▸ Short task: Take the material and output all of it exactly.

▸ Supplied records:
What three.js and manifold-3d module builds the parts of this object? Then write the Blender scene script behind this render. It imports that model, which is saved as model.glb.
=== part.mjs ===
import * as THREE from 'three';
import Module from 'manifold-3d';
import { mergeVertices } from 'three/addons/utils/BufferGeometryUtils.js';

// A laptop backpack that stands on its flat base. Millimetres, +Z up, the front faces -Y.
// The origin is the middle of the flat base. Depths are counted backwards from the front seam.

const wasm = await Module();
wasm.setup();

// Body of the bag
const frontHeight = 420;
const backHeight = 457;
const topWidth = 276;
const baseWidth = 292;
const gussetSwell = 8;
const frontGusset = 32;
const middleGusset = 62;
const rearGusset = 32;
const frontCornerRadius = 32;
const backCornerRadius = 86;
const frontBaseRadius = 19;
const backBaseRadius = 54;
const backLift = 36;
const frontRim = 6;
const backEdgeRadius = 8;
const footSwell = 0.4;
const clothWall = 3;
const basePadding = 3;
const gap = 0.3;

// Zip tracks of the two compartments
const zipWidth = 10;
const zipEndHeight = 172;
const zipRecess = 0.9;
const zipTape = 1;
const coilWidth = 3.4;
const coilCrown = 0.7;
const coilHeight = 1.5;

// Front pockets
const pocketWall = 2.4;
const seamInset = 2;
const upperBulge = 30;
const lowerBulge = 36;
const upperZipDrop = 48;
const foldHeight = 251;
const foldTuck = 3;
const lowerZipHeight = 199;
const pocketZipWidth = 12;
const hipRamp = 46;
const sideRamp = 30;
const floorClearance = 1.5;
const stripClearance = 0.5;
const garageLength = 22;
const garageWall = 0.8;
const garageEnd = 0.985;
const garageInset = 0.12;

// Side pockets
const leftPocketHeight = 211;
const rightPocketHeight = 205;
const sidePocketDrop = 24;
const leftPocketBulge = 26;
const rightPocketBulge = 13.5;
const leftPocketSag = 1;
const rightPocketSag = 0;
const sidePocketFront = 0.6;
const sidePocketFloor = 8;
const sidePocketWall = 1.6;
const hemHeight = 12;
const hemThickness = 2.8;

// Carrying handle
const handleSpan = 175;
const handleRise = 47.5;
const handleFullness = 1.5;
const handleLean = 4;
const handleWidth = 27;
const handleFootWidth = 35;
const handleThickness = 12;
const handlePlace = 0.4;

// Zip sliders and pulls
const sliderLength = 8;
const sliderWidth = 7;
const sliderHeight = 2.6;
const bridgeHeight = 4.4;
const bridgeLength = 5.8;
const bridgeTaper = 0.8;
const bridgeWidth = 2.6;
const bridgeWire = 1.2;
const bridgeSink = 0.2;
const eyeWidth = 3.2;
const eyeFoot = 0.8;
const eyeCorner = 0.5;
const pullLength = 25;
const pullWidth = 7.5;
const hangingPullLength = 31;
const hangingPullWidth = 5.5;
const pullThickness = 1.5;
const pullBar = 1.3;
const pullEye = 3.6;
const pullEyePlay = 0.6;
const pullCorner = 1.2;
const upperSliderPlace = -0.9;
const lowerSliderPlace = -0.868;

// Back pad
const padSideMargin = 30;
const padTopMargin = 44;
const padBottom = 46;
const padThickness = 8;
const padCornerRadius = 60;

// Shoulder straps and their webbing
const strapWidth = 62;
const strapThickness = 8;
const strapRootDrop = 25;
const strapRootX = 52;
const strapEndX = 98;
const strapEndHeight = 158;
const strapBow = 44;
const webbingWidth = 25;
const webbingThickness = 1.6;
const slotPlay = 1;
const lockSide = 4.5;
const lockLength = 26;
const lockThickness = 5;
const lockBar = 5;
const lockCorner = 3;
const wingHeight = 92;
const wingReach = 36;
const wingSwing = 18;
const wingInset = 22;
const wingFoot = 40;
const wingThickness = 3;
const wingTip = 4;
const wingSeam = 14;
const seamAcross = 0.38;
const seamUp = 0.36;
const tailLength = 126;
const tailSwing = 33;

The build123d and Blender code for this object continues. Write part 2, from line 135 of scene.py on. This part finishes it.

▸ Task output:
What three.js and manifold-3d module builds the parts of this object? Then write the Blender scene script behind this render. It imports that model, which is saved as model.glb.
=== part.mjs ===
import * as THREE from 'three';
import Module from 'manifold-3d';
import { mergeVertices } from 'three/addons/utils/BufferGeometryUtils.js';

// A laptop backpack that stands on its flat base. Millimetres, +Z up, the front faces -Y.
// The origin is the middle of the flat base. Depths are counted backwards from the front seam.

const wasm = await Module();
wasm.setup();

// Body of the bag
const frontHeight = 420;
const backHeight = 457;
const topWidth = 276;
const baseWidth = 292;
const gussetSwell = 8;
const frontGusset = 32;
const middleGusset = 62;
const rearGusset = 32;
const frontCornerRadius = 32;
const backCornerRadius = 86;
const frontBaseRadius = 19;
const backBaseRadius = 54;
const backLift = 36;
const frontRim = 6;
const backEdgeRadius = 8;
const footSwell = 0.4;
const clothWall = 3;
const basePadding = 3;
const gap = 0.3;

// Zip tracks of the two compartments
const zipWidth = 10;
const zipEndHeight = 172;
const zipRecess = 0.9;
const zipTape = 1;
const coilWidth = 3.4;
const coilCrown = 0.7;
const coilHeight = 1.5;

// Front pockets
const pocketWall = 2.4;
const seamInset = 2;
const upperBulge = 30;
const lowerBulge = 36;
const upperZipDrop = 48;
const foldHeight = 251;
const foldTuck = 3;
const lowerZipHeight = 199;
const pocketZipWidth = 12;
const hipRamp = 46;
const sideRamp = 30;
const floorClearance = 1.5;
const stripClearance = 0.5;
const garageLength = 22;
const garageWall = 0.8;
const garageEnd = 0.985;
const garageInset = 0.12;

// Side pockets
const leftPocketHeight = 211;
const rightPocketHeight = 205;
const sidePocketDrop = 24;
const leftPocketBulge = 26;
const rightPocketBulge = 13.5;
const leftPocketSag = 1;
const rightPocketSag = 0;
const sidePocketFront = 0.6;
const sidePocketFloor = 8;
const sidePocketWall = 1.6;
const hemHeight = 12;
const hemThickness = 2.8;

// Carrying handle
const handleSpan = 175;
const handleRise = 47.5;
const handleFullness = 1.5;
const handleLean = 4;
const handleWidth = 27;
const handleFootWidth = 35;
const handleThickness = 12;
const handlePlace = 0.4;

// Zip sliders and pulls
const sliderLength = 8;
const sliderWidth = 7;
const sliderHeight = 2.6;
const bridgeHeight = 4.4;
const bridgeLength = 5.8;
const bridgeTaper = 0.8;
const bridgeWidth = 2.6;
const bridgeWire = 1.2;
const bridgeSink = 0.2;
const eyeWidth = 3.2;
const eyeFoot = 0.8;
const eyeCorner = 0.5;
const pullLength = 25;
const pullWidth = 7.5;
const hangingPullLength = 31;
const hangingPullWidth = 5.5;
const pullThickness = 1.5;
const pullBar = 1.3;
const pullEye = 3.6;
const pullEyePlay = 0.6;
const pullCorner = 1.2;
const upperSliderPlace = -0.9;
const lowerSliderPlace = -0.868;

// Back pad
const padSideMargin = 30;
const padTopMargin = 44;
const padBottom = 46;
const padThickness = 8;
const padCornerRadius = 60;

// Shoulder straps and their webbing
const strapWidth = 62;
const strapThickness = 8;
const strapRootDrop = 25;
const strapRootX = 52;
const strapEndX = 98;
const strapEndHeight = 158;
const strapBow = 44;
const webbingWidth = 25;
const webbingThickness = 1.6;
const slotPlay = 1;
const lockSide = 4.5;
const lockLength = 26;
const lockThickness = 5;
const lockBar = 5;
const lockCorner = 3;
const wingHeight = 92;
const wingReach = 36;
const wingSwing = 18;
const wingInset = 22;
const wingFoot = 40;
const wingThickness = 3;
const wingTip = 4;
const wingSeam = 14;
const seamAcross = 0.38;
const seamUp = 0.36;
const tailLength = 126;
const tailSwing = 33;

The build123d and Blender code for this object continues. Write part 2, from line 135 of scene.py on. This part finishes it.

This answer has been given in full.